* **Exercise description**
The lines to reproduce run from the first one through the line containing "slot_places = grip_length". Reproduce them exactly.

* **Data shown**
+-------+

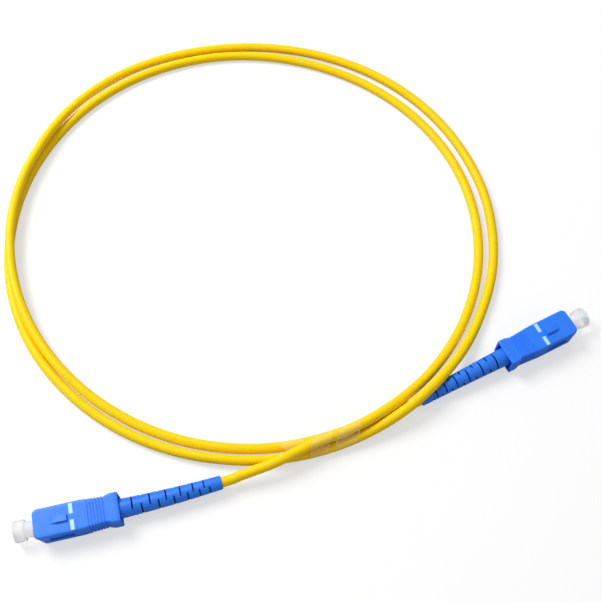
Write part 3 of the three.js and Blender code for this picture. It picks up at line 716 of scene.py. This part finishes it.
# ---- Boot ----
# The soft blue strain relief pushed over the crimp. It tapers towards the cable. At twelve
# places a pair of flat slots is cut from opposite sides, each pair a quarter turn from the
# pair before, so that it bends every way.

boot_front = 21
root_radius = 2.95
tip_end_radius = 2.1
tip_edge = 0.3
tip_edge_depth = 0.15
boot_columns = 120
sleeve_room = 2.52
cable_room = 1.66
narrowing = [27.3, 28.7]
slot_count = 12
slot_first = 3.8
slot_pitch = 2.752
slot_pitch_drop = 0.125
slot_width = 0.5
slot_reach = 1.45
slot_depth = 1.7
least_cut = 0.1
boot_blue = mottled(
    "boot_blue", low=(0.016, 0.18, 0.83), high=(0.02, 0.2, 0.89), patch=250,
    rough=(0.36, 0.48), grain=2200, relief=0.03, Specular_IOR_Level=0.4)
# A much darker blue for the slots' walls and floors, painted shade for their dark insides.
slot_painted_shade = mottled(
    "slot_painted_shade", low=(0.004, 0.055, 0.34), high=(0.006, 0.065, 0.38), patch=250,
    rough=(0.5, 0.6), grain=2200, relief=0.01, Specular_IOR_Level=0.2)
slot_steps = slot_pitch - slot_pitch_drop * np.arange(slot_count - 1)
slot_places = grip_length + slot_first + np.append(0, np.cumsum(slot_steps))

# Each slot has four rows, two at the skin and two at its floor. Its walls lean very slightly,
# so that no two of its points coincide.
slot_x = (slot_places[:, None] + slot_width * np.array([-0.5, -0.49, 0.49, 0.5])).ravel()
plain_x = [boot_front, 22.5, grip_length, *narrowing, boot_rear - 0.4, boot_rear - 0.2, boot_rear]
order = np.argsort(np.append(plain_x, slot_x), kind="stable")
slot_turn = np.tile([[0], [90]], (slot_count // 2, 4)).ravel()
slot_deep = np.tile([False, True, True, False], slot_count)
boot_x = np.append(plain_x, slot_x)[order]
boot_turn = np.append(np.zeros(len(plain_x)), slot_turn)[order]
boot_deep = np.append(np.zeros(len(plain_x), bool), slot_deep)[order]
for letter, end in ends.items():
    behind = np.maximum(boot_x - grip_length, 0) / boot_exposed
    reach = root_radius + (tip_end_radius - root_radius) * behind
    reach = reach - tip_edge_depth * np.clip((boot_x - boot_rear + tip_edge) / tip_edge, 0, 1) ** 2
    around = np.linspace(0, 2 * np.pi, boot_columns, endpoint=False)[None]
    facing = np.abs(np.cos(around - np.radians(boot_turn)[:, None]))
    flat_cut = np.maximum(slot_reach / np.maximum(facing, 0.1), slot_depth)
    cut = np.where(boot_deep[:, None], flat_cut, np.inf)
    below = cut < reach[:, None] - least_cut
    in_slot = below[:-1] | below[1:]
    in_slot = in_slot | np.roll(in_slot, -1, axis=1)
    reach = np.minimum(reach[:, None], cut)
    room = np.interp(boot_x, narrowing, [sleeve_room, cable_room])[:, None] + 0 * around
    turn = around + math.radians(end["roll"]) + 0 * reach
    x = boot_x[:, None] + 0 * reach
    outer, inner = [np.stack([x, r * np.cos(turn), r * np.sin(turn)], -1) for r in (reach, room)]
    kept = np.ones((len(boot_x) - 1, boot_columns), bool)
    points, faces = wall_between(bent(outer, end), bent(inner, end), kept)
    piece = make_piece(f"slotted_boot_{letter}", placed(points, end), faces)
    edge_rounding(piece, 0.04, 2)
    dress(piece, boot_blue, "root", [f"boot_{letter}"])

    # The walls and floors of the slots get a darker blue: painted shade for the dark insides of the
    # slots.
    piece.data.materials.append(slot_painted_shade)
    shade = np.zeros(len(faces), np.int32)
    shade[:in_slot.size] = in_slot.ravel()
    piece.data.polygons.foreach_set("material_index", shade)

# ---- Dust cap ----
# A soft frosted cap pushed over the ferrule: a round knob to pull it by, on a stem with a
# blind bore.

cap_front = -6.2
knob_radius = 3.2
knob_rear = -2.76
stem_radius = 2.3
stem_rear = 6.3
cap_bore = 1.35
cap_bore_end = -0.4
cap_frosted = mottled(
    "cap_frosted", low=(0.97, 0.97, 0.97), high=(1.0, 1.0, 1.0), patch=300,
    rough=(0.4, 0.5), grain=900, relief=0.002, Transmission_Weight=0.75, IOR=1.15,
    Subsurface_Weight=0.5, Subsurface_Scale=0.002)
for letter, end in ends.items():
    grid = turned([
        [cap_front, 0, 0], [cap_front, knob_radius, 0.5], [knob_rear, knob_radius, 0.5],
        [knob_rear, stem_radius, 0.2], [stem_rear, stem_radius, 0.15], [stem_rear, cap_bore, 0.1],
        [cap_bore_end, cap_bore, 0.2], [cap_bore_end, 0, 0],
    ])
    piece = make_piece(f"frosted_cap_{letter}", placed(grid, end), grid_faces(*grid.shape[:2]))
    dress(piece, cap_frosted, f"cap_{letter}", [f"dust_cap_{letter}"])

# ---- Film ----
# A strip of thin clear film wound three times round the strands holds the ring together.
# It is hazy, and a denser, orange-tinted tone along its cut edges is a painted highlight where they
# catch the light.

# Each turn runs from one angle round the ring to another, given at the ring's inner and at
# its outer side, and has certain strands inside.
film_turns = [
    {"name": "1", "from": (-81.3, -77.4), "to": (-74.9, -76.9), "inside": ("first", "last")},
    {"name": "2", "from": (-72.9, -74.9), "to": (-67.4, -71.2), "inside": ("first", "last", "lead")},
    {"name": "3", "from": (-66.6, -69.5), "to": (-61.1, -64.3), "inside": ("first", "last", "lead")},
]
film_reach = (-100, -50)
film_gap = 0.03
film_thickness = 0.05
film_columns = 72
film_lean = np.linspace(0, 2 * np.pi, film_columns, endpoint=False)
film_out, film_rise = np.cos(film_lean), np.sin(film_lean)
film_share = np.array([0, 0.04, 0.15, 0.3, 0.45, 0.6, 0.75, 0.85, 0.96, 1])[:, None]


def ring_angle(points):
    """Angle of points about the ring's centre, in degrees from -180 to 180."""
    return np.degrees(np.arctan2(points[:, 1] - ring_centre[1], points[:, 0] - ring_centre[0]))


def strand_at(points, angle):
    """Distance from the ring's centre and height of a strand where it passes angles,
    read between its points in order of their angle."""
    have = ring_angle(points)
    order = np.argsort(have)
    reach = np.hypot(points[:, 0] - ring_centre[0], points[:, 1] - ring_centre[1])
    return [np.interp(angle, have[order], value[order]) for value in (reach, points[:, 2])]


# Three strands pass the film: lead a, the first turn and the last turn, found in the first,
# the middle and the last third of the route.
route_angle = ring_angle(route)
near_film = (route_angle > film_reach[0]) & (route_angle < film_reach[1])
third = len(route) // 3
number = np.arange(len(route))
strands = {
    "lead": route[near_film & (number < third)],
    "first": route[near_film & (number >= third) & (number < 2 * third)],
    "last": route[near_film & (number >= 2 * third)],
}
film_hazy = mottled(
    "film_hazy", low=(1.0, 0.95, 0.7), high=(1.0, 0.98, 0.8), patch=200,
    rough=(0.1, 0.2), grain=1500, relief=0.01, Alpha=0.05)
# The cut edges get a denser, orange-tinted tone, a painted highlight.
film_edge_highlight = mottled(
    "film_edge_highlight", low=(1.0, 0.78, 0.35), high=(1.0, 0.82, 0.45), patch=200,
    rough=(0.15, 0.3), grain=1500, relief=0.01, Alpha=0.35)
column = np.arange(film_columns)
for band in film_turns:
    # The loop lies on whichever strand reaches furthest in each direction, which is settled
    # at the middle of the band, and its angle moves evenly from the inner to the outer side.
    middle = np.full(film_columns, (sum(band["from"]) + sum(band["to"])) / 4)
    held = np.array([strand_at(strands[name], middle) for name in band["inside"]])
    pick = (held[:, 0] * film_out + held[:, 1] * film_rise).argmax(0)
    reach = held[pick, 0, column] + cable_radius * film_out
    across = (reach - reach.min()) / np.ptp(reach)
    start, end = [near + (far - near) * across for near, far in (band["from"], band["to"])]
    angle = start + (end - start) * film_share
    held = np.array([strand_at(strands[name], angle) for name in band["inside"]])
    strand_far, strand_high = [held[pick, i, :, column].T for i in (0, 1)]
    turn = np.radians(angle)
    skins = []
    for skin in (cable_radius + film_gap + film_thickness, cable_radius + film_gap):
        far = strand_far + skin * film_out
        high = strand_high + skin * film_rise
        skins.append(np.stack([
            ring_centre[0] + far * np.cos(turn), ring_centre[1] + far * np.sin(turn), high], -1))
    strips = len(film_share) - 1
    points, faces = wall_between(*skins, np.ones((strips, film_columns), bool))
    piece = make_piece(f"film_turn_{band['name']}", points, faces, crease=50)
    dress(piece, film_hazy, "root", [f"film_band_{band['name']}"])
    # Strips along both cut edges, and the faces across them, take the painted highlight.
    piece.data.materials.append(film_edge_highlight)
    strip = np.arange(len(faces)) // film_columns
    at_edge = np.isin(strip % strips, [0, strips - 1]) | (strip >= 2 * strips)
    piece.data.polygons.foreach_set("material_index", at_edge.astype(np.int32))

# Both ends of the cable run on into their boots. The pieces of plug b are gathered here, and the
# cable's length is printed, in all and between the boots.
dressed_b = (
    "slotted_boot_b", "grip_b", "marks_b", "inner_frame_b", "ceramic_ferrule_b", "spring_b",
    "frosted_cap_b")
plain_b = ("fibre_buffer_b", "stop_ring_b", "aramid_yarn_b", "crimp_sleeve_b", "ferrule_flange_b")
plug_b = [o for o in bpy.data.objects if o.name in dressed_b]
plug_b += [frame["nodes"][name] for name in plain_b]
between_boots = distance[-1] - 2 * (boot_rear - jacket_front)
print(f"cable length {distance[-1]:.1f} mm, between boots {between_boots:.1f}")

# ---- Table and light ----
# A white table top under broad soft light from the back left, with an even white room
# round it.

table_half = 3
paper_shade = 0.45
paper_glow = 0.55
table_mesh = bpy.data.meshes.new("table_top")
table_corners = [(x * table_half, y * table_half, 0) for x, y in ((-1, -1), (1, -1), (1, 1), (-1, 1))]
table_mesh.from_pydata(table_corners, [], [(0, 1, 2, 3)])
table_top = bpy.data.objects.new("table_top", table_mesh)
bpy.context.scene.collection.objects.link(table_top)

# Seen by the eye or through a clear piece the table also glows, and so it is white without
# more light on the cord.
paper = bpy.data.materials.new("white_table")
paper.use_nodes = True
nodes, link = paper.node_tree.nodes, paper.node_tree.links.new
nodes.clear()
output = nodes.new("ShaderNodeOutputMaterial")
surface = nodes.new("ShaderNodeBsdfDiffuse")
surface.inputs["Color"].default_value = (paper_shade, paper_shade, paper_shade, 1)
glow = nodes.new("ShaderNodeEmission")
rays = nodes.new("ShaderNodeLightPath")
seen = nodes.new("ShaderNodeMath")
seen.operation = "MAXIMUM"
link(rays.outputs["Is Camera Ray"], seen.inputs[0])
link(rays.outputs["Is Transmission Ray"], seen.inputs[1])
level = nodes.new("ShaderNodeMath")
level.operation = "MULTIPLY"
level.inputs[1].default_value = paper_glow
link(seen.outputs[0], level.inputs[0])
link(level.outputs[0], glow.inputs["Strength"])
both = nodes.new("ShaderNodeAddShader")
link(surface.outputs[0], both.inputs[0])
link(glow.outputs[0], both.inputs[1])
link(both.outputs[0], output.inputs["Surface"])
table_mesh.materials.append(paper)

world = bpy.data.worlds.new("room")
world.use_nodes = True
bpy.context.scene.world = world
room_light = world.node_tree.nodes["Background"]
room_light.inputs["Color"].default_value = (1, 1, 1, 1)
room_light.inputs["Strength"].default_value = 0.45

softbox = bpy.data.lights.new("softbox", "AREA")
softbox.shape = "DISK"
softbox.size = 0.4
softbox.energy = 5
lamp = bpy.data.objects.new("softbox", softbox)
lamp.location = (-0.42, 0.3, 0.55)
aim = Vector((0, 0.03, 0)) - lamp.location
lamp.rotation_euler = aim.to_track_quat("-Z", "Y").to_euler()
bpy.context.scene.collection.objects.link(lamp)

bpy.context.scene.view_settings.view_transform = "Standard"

+-------+

* **Solution to this problem**
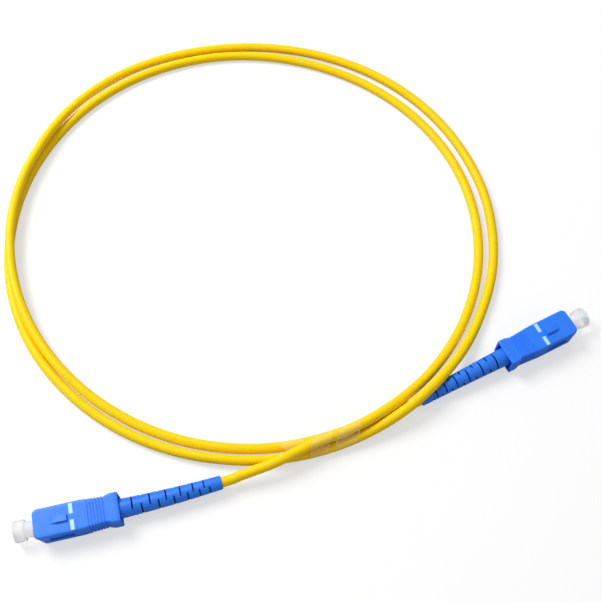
Write part 3 of the three.js and Blender code for this picture. It picks up at line 716 of scene.py. This part finishes it.
# ---- Boot ----
# The soft blue strain relief pushed over the crimp. It tapers towards the cable. At twelve
# places a pair of flat slots is cut from opposite sides, each pair a quarter turn from the
# pair before, so that it bends every way.

boot_front = 21
root_radius = 2.95
tip_end_radius = 2.1
tip_edge = 0.3
tip_edge_depth = 0.15
boot_columns = 120
sleeve_room = 2.52
cable_room = 1.66
narrowing = [27.3, 28.7]
slot_count = 12
slot_first = 3.8
slot_pitch = 2.752
slot_pitch_drop = 0.125
slot_width = 0.5
slot_reach = 1.45
slot_depth = 1.7
least_cut = 0.1
boot_blue = mottled(
    "boot_blue", low=(0.016, 0.18, 0.83), high=(0.02, 0.2, 0.89), patch=250,
    rough=(0.36, 0.48), grain=2200, relief=0.03, Specular_IOR_Level=0.4)
# A much darker blue for the slots' walls and floors, painted shade for their dark insides.
slot_painted_shade = mottled(
    "slot_painted_shade", low=(0.004, 0.055, 0.34), high=(0.006, 0.065, 0.38), patch=250,
    rough=(0.5, 0.6), grain=2200, relief=0.01, Specular_IOR_Level=0.2)
slot_steps = slot_pitch - slot_pitch_drop * np.arange(slot_count - 1)
slot_places = grip_length + slot_first + np.append(0, np.cumsum(slot_steps))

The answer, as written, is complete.